— start of RECORDS SUPPLIED —

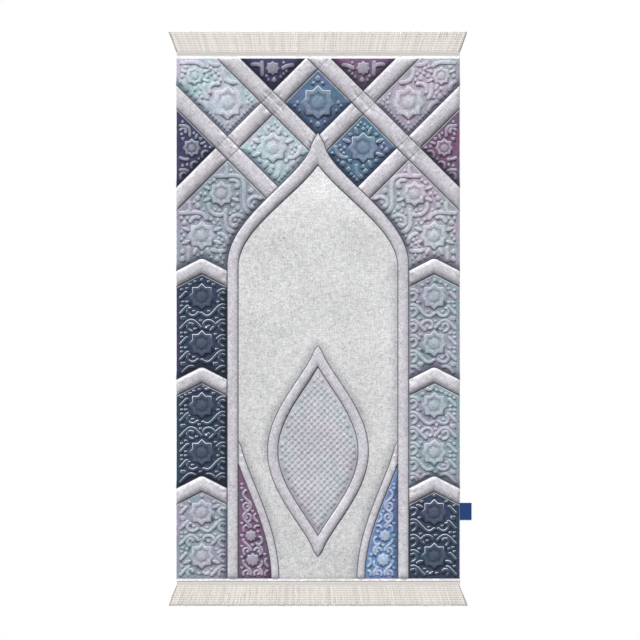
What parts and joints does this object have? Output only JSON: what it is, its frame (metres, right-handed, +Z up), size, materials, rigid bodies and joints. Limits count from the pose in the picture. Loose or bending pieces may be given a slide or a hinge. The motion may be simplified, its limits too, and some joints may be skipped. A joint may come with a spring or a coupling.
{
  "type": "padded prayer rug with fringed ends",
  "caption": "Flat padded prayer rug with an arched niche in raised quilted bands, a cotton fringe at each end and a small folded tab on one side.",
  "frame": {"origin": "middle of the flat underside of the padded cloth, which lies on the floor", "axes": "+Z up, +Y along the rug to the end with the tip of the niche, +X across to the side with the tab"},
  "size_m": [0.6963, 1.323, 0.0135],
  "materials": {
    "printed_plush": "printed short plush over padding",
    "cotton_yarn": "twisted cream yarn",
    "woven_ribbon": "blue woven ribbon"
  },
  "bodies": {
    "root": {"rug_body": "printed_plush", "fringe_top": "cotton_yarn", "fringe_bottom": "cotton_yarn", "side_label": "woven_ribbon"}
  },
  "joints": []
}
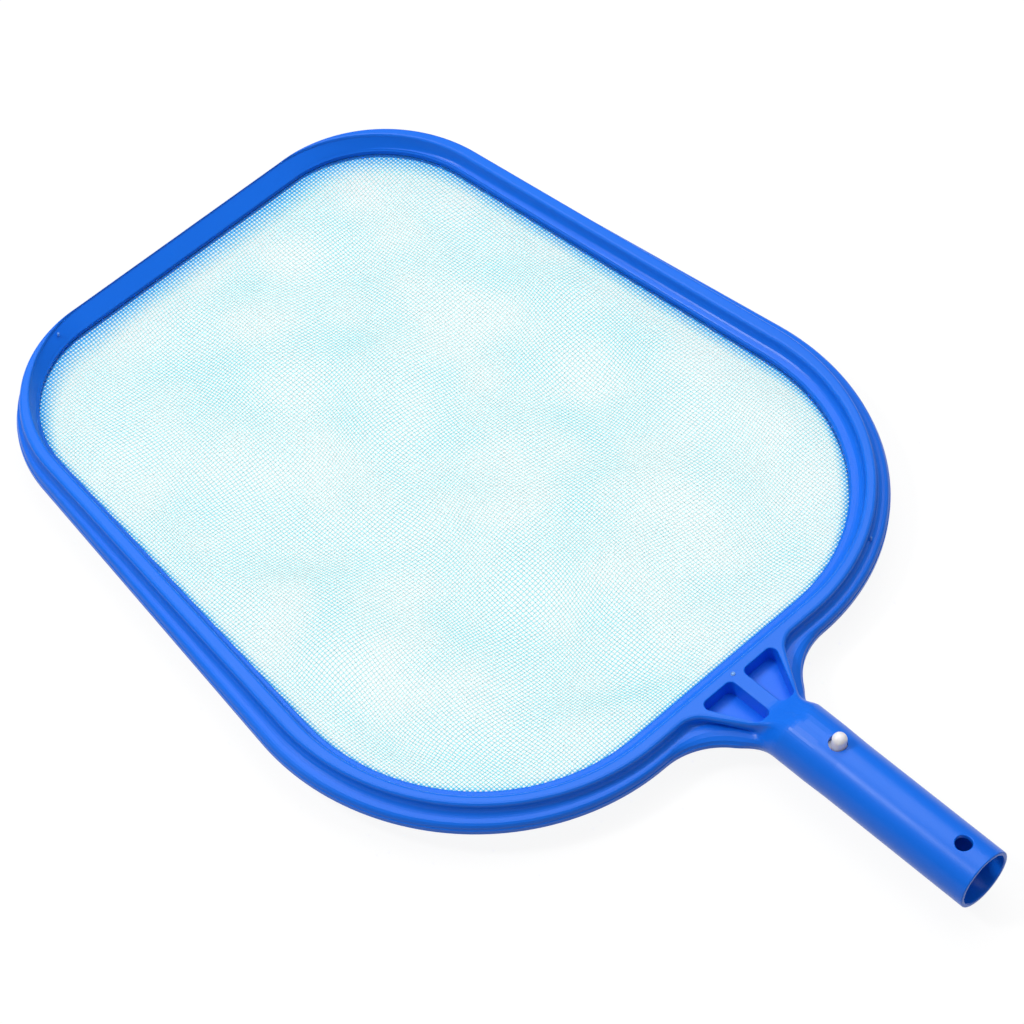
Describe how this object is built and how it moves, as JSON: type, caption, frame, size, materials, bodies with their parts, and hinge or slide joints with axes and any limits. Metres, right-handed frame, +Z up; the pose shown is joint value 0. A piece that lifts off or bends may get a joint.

— end of RECORDS SUPPLIED —

> [EXERCISE AIM]
Your task is to output all of the data above word for word.

> [FINAL ANSWER]
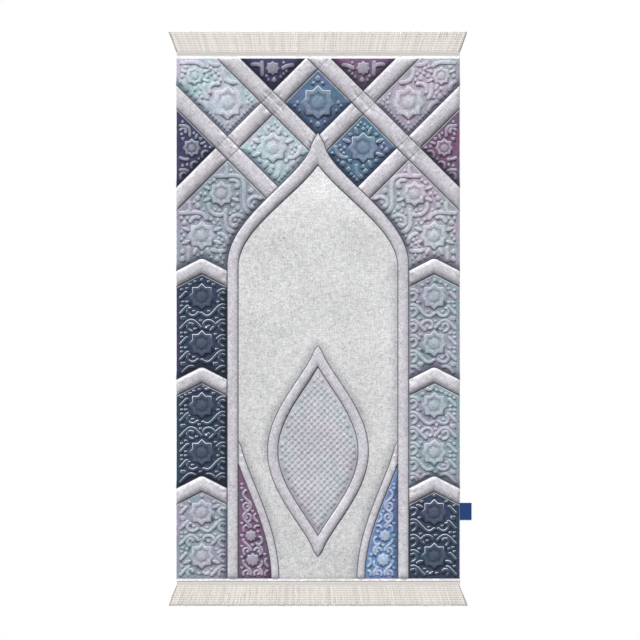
What parts and joints does this object have? Output only JSON: what it is, its frame (metres, right-handed, +Z up), size, materials, rigid bodies and joints. Limits count from the pose in the picture. Loose or bending pieces may be given a slide or a hinge. The motion may be simplified, its limits too, and some joints may be skipped. A joint may come with a spring or a coupling.
{
  "type": "padded prayer rug with fringed ends",
  "caption": "Flat padded prayer rug with an arched niche in raised quilted bands, a cotton fringe at each end and a small folded tab on one side.",
  "frame": {"origin": "middle of the flat underside of the padded cloth, which lies on the floor", "axes": "+Z up, +Y along the rug to the end with the tip of the niche, +X across to the side with the tab"},
  "size_m": [0.6963, 1.323, 0.0135],
  "materials": {
    "printed_plush": "printed short plush over padding",
    "cotton_yarn": "twisted cream yarn",
    "woven_ribbon": "blue woven ribbon"
  },
  "bodies": {
    "root": {"rug_body": "printed_plush", "fringe_top": "cotton_yarn", "fringe_bottom": "cotton_yarn", "side_label": "woven_ribbon"}
  },
  "joints": []
}
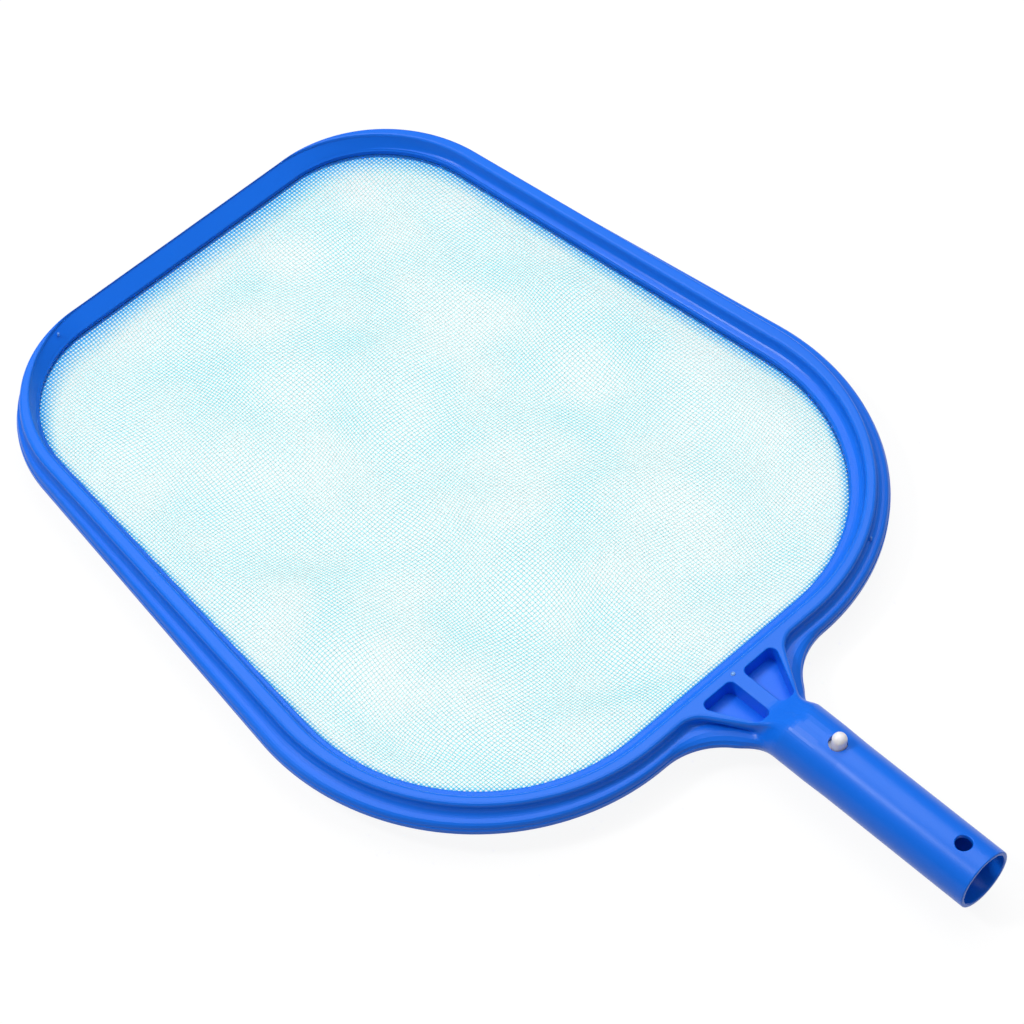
Describe how this object is built and how it moves, as JSON: type, caption, frame, size, materials, bodies with their parts, and hinge or slide joints with axes and any limits. Metres, right-handed frame, +Z up; the pose shown is joint value 0. A piece that lifts off or bends may get a joint.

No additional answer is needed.